The fields are rotated with gluten free varieties such as rapeseed and peas. Oil plants and legumes are good for soil structure and microbial activity. In addition, flowering species benefit pollinating buzzy bugs and are also a treat for the eye.
2. Harvesting with clean machines
The gluten free oats cultivation contract includes a commitment not to cultivate, process. or store gluten-containing cereals on the farm. Similarly, the combine harvester is reserved for gluten free cereals only.
3. Transport and analysis at the mill
The oats are transported from the farms to the mill in vehicles that are ensured to be clean. The maximum quantity of extraneous grains allowed for the pure oats at the reception of raw cereals is 2 per 1 kg. In practice, hardly any other cereals are found.
4. Our own gluten free production lines
After an acceptance inspection in our own laboratory, the raw grain is cleaned and passes through a barley separator and a colour sorter, among others, to remove any foreign cereals from the pure oats.

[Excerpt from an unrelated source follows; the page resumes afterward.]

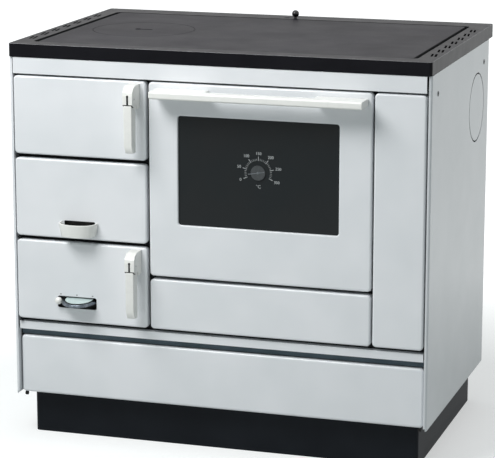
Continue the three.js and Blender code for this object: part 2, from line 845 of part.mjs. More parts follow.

Myllärin's gluten free consumer products are packaged in our gluten-free packaging plant, which does not package conventional products at all.
5. Analysis in our own laboratory
Before the products are shipped to stores, they are analysed in our in-house gluten free laboratory to ensure they are truly gluten free.
A product can be called gluten free when its gluten content is below the threshold for a gluten free product, which is less than 20 ppm gluten. Myllärin products are accepted for sale if the result is below 10 ppm.
6. Clear package labelling
Not all oat products found in shops are gluten-free and may contain small amounts of other grains. So, make sure the packaging is labelled "gluten free".
Helsinki Mills' gluten free products have a clear gluten free label on the packaging. You'll also find a working recipe on the packaging, developed specifically for the product in question.
Gluten-free oats are suitable for almost everyone. Try gluten-free oats in cooking, bowls, salads, baking, smoothies, and porridge.